Unterdessen lebt man in Moskau einen ganz normalen Alltag. Grigoris Ex-Frau Maria steht Tag für Tag an der Drehbank, obwohl sie doch eigentlich Journalistin ist. Sie hasst diese stumpfsinnige Arbeit und verflucht diejenigen, die sie kalt gestellt haben.
Seit ihrer Scheidung lebt Maria bei ihrer Schwester Alina und ihrem Neffen Schenja, für eine eigene Wohnung hat es nie gereicht. Jetzt hofft sie auf Glasnost und Perestroika und schließt sich in der Fabrik einem Aufstand an …
Facetten eines untergehenden Regimes
Der Theaterregisseur Darragh McKeon hat einen beeindruckenden Debütroman geschrieben, dessen Titel dem Kommunistischen Manifest entliehen ist.

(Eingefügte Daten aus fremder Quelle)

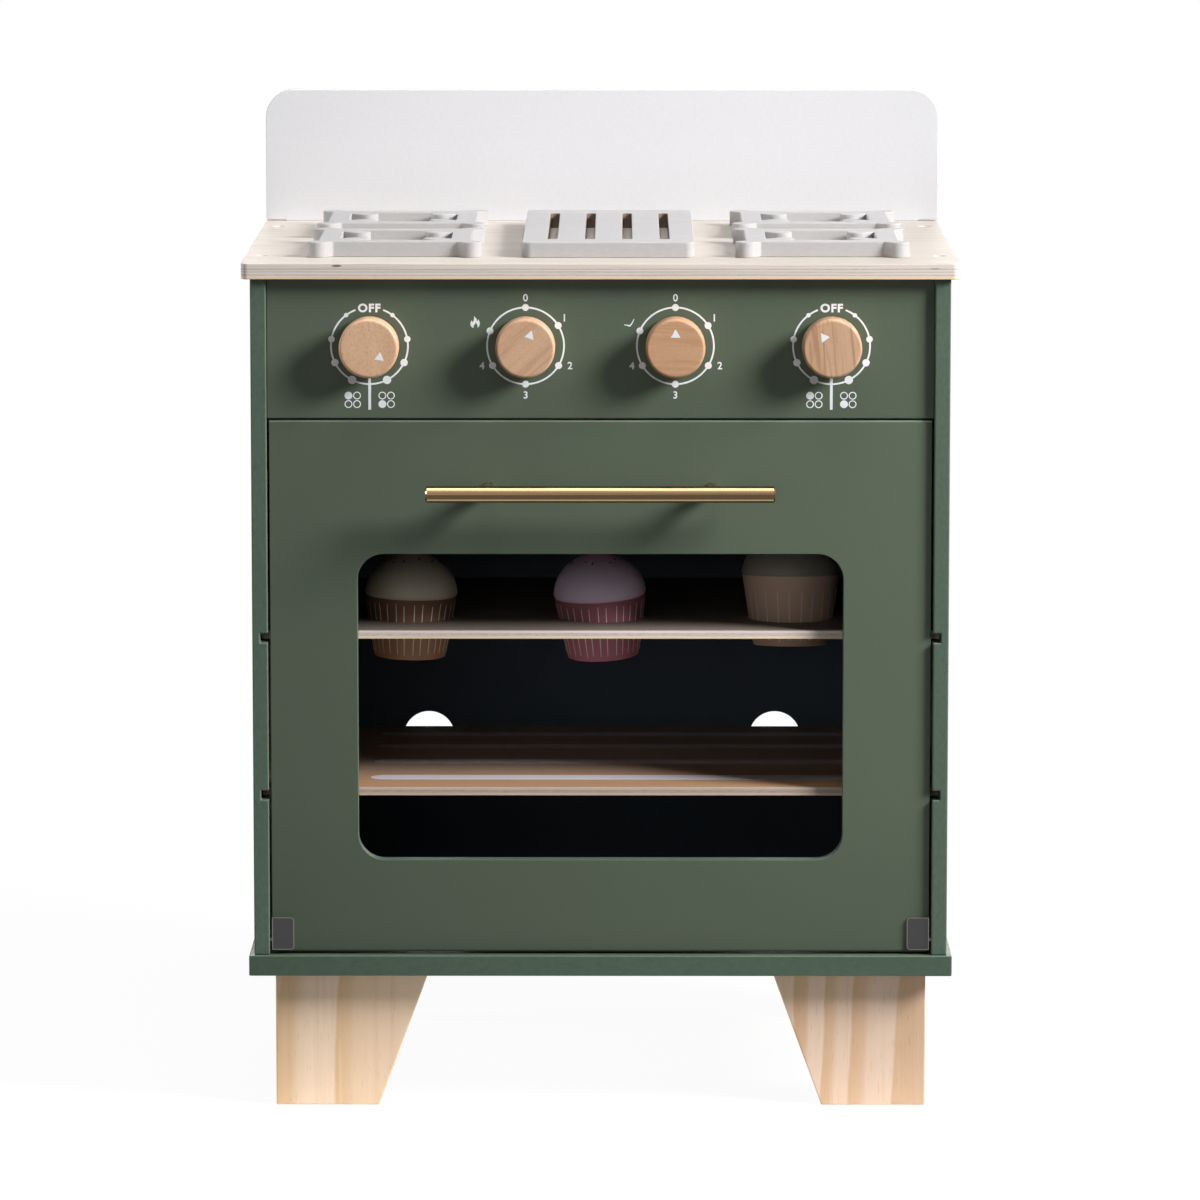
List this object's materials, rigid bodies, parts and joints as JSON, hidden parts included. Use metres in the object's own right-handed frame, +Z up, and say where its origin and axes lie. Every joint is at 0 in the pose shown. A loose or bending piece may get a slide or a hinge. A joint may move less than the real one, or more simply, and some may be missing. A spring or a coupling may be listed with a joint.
{
  "type": "toy oven",
  "caption": "Free-standing wooden toy oven with a hob and backsplash on a plywood counter, turning knobs, a drop-down windowed door, slotted-in shelves and lift-out play cupcakes.",
  "frame": {"origin": "middle of the outline in plan, from the handle to the counter's back edge, on the floor", "axes": "+Z up, +X to the right as seen from the front, -Y towards the viewer who stands at the door"},
  "size_m": [0.41, 0.3235, 0.572],
  "materials": {
    "green_paint": "sage green satin paint on smooth board",
    "white_paint": "white satin paint on smooth board",
    "grey_paint": "pale grey satin paint on smooth board",
    "plywood": "clear lacquered birch plywood with layered edges",
    "beech": "fine sanded beech with a thin oil",
    "pine": "clear lacquered pine with upright grain",
    "back_board": "near black smooth painted board",
    "brass": "brushed",
    "steel": "zinc plated",
    "dark_pad": "grey moulded",
    "nylon": "natural white",
    "tan_wrapper_paint": "tan satin paint with white pleat lines",
    "pink_wrapper_paint": "dusty pink satin paint with white pleat lines",
    "cream_icing_paint": "cream satin paint",
    "lilac_icing_paint": "pale lilac satin paint",
    "berry_paint": "pink red satin paint"
  },
  "bodies": {
    "carcass": {"countertop": "plywood", "backsplash": "white_paint", "left_side_panel": "green_paint", "right_side_panel": "green_paint", "base_board": "green_paint", "control_panel": "green_paint", "back_panel": "back_board", "leg_front_left": "pine", "leg_front_right": "pine", "leg_rear_left": "pine", "leg_rear_right": "pine", "grate_front_left": "grey_paint", "grate_front_right": "grey_paint", "grate_rear_left": "grey_paint", "grate_rear_right": "grey_paint", "griddle": "grey_paint", "counter_screws": "steel", "base_screws": "steel", "leg_screws": "steel", "splash_screws": "steel", "hob_dowels": "beech", "panel_dowels": "beech", "hinge_bushes": "nylon", "catch_block": "beech", "catch_magnet": "steel", "catch_screws": "steel"},
    "door": {"door_panel": "green_paint", "handle_bar": "brass", "handle_posts": "brass", "handle_screws": "steel", "left_hinge_clip": "steel", "right_hinge_clip": "steel", "hinge_pads": "dark_pad", "hinge_pins": "steel", "hinge_screws": "steel", "strike_disc": "steel"},
    "knob_1_turning_parts": {"knob_1": "beech", "knob_1_spindle": "beech", "knob_1_retainer": "steel"},
    "knob_2_turning_parts": {"knob_2": "beech", "knob_2_spindle": "beech", "knob_2_retainer": "steel"},
    "knob_3_turning_parts": {"knob_3": "beech", "knob_3_spindle": "beech", "knob_3_retainer": "steel"},
    "knob_4_turning_parts": {"knob_4": "beech", "knob_4_spindle": "beech", "knob_4_retainer": "steel"},
    "upper_shelf_board": {"upper_shelf": "plywood"},
    "lower_shelf_board": {"lower_shelf": "plywood"},
    "cupcake_left": {"cupcake_left_wrapper": "tan_wrapper_paint", "cupcake_left_icing": "cream_icing_paint", "cupcake_left_berry": "berry_paint"},
    "cupcake_middle": {"cupcake_middle_wrapper": "pink_wrapper_paint", "cupcake_middle_icing": "lilac_icing_paint", "cupcake_middle_berry": "berry_paint"},
    "cupcake_right": {"cupcake_right_wrapper": "tan_wrapper_paint", "cupcake_right_icing": "cream_icing_paint", "cupcake_right_berry": "berry_paint"}
  },
  "joints": [
    {"name": "door_hinge", "type": "hinge", "parent": "carcass", "child": "door", "pos_m": [0, -0.12695, 0.0988], "axis": [1, 0, 0], "range_deg": [0, 90]},
    {"name": "knob_1_turn", "type": "hinge", "parent": "carcass", "child": "knob_1_turning_parts", "pos_m": [-0.132, -0.13025, 0.4443], "axis": [0, 1, 0], "continuous": true},
    {"name": "knob_2_turn", "type": "hinge", "parent": "carcass", "child": "knob_2_turning_parts", "pos_m": [-0.0428, -0.13025, 0.4443], "axis": [0, 1, 0], "continuous": true},
    {"name": "knob_3_turn", "type": "hinge", "parent": "carcass", "child": "knob_3_turning_parts", "pos_m": [0.0428, -0.13025, 0.4443], "axis": [0, 1, 0], "continuous": true},
    {"name": "knob_4_turn", "type": "hinge", "parent": "carcass", "child": "knob_4_turning_parts", "pos_m": [0.132, -0.13025, 0.4443], "axis": [0, 1, 0], "continuous": true},
    {"name": "upper_shelf_slide", "type": "slide", "parent": "carcass", "child": "upper_shelf_board", "axis": [0, -1, 0], "range_m": [0, 0.0018]},
    {"name": "lower_shelf_slide", "type": "slide", "parent": "carcass", "child": "lower_shelf_board", "axis": [0, -1, 0], "range_m": [0, 0.0018]},
    {"name": "cupcake_left_lift", "type": "slide", "parent": "upper_shelf_board", "child": "cupcake_left", "axis": [0, 0, 1], "range_m": [0, 0.06]},
    {"name": "cupcake_middle_lift", "type": "slide", "parent": "upper_shelf_board", "child": "cupcake_middle", "axis": [0, 0, 1], "range_m": [0, 0.06]},
    {"name": "cupcake_right_lift", "type": "slide", "parent": "upper_shelf_board", "child": "cupcake_right", "axis": [0, 0, 1], "range_m": [0, 0.06]}
  ]
}
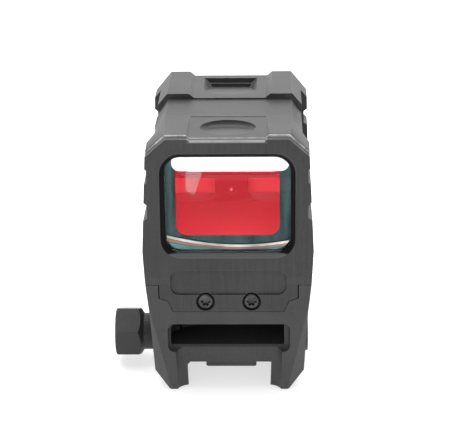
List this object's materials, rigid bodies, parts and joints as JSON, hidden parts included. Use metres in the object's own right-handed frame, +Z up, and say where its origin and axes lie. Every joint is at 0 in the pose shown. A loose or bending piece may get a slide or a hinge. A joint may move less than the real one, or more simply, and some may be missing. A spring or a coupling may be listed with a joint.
{
  "type": "enclosed reflex sight",
  "caption": "Enclosed reflex red dot sight with a rectangular window on a riser clamp for a cross-slot rail, tightened by a hexagon nut.",
  "frame": {"origin": "centre of the flat rail seat under the riser", "axes": "+Z up, +Y towards the eye end, -Y towards the objective end, +X to the right seen from the objective end"},
  "size_m": [0.0452, 0.054, 0.0596],
  "materials": {
    "anodised_body": "matte bead-blasted hard anodised",
    "anodised_mount": "matte bead-blasted hard anodised",
    "black_steel": "black oxide steel",
    "adjuster_metal": "fine knurled black",
    "front_glass": "red-reflecting coated glass",
    "rear_glass": "anti-reflection coated glass",
    "seal_rubber": "black rubber",
    "matt_black": "matt black optical baffle",
    "emitter_red": "lit red emitter",
    "button_rubber": "moulded rubber",
    "board_green": "solder mask",
    "spring_steel": "bright spring steel",
    "cell_steel": "nickel plated"
  },
  "bodies": {
    "sight_body": {"housing": "anodised_body", "mount_base": "anodised_mount", "rear_bezel": "anodised_mount", "cross_bolt": "black_steel", "recoil_lug": "black_steel", "mount_screws": "black_steel", "cover_screws": "black_steel", "front_lens": "front_glass", "rear_window": "rear_glass", "front_lens_seal": "seal_rubber", "rear_window_seal": "seal_rubber", "floor_baffle": "matt_black", "bay_cover": "matt_black", "circuit_board": "board_green", "switch_board": "board_green", "clamp_springs": "spring_steel", "battery_contact": "spring_steel", "switch_domes": "spring_steel"},
    "clamp_jaw_body": {"clamp_jaw": "anodised_mount"},
    "clamp_nut_body": {"clamp_nut": "black_steel"},
    "button_up_body": {"button_up": "button_rubber"},
    "button_down_body": {"button_down": "button_rubber"},
    "tray_body": {"battery_tray": "anodised_mount", "battery": "cell_steel", "tray_seal": "seal_rubber"},
    "tray_screw_body": {"tray_screw": "black_steel"},
    "windage_body": {"windage_adjuster": "adjuster_metal"},
    "elevation_body": {"elevation_adjuster": "adjuster_metal"},
    "windage_slide_body": {"windage_slide": "matt_black"},
    "emitter_body": {"emitter_block": "matt_black", "emitter_led": "emitter_red"}
  },
  "joints": [
    {"name": "jaw_slide", "type": "slide", "parent": "sight_body", "child": "clamp_jaw_body", "axis": [-1, 0, 0], "range_m": [-0.0002, 0.003]},
    {"name": "nut_turn", "type": "hinge", "parent": "clamp_jaw_body", "child": "clamp_nut_body", "pos_m": [-0.0265, -0.0093, 0.0012], "axis": [-1, 0, 0], "range_deg": [-90, 1350]},
    {"name": "button_up_press", "type": "slide", "parent": "sight_body", "child": "button_up_body", "axis": [1, 0, 0], "range_m": [0, 0.0006], "stiffness_N_per_m": 1500, "springref_m": -0.0004},
    {"name": "button_down_press", "type": "slide", "parent": "sight_body", "child": "button_down_body", "axis": [1, 0, 0], "range_m": [0, 0.0006], "stiffness_N_per_m": 1500, "springref_m": -0.0004},
    {"name": "tray_slide", "type": "slide", "parent": "sight_body", "child": "tray_body", "axis": [1, 0, 0], "range_m": [0, 0.019]},
    {"name": "tray_screw_turn", "type": "hinge", "parent": "tray_body", "child": "tray_screw_body", "pos_m": [0.016, 0.004, 0.0224], "axis": [1, 0, 0], "range_deg": [0, 1080]},
    {"name": "windage_turn", "type": "hinge", "parent": "sight_body", "child": "windage_body", "pos_m": [0.0179, 0.0178, 0.0226], "axis": [1, 0, 0], "range_deg": [-360, 360]},
    {"name": "elevation_turn", "type": "hinge", "parent": "sight_body", "child": "elevation_body", "pos_m": [0, 0.0268, 0.0229], "axis": [0, 1, 0], "range_deg": [-360, 360]},
    {"name": "windage_shift", "type": "slide", "parent": "sight_body", "child": "windage_slide_body", "axis": [1, 0, 0], "range_m": [-0.0003, 0.0003]},
    {"name": "elevation_shift", "type": "slide", "parent": "windage_slide_body", "child": "emitter_body", "axis": [0, 0, 1], "range_m": [-0.0003, 0.0003]}
  ],
  "couplings": [
    {"joint": "nut_turn", "follows": "jaw_slide", "rad_per_m": 7854},
    {"joint": "windage_turn", "follows": "windage_shift", "rad_per_m": 20944},
    {"joint": "elevation_turn", "follows": "elevation_shift", "rad_per_m": 20944}
  ]
}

Vor dem dem Hintergrund der Reaktorkatastrophe zeichnet er ein Gesellschaftsporträt der untergehenden Sowjetunion. Seine Figuren stammen aus den unterschiedlichsten Milieus, ihre sich kreuzenden Wege werfen ein Licht auf das marode Regime.
Grigori und Maria gehören der gut ausgebildeten Intelligenzija an, beide hadern auf ihre Weise mit dem System. Maria hat nach der Scheidung und ihrem Berufsverbot den Lebensmut verloren. Die stumpfsinnige Fabrikarbeit ödet sie an, sie sehnt sich nach Kultur und geistiger Nahrung.
Dass Grigori noch in seinem Beruf arbeiten darf, verdankt er Maria, die sich zwangsweise von ihm trennte, um ihn vor Repressalien zu schützen. Die Scheidung hat ihn gebrochen und sein Lebenswille ist versiegt. Ganz anders sein Freund Wassili, der dem Marschbefehl folgt, weil er Familie hat.
In Nebenhandlungen erzählt der Roman auch von den Katastrophenhelfern, die wie Artjoms Vater in den sicheren Tod geschickt wurden, und den Entwurzelten, die nach der Evakuierung einen neuen Platz zum Leben suchen.
»Alles Stehende verdampft« lässt nachempfinden, wie die Reaktorkatastrophe in das Leben der Menschen einbrach und wie es sich anfühlt, wenn man der Regierung und seinen Mitmenschen nicht trauen kann. Ein spannender und glänzend geschriebener Roman, der das historische Geschehen mit persönlichen Schicksalen verknüpft.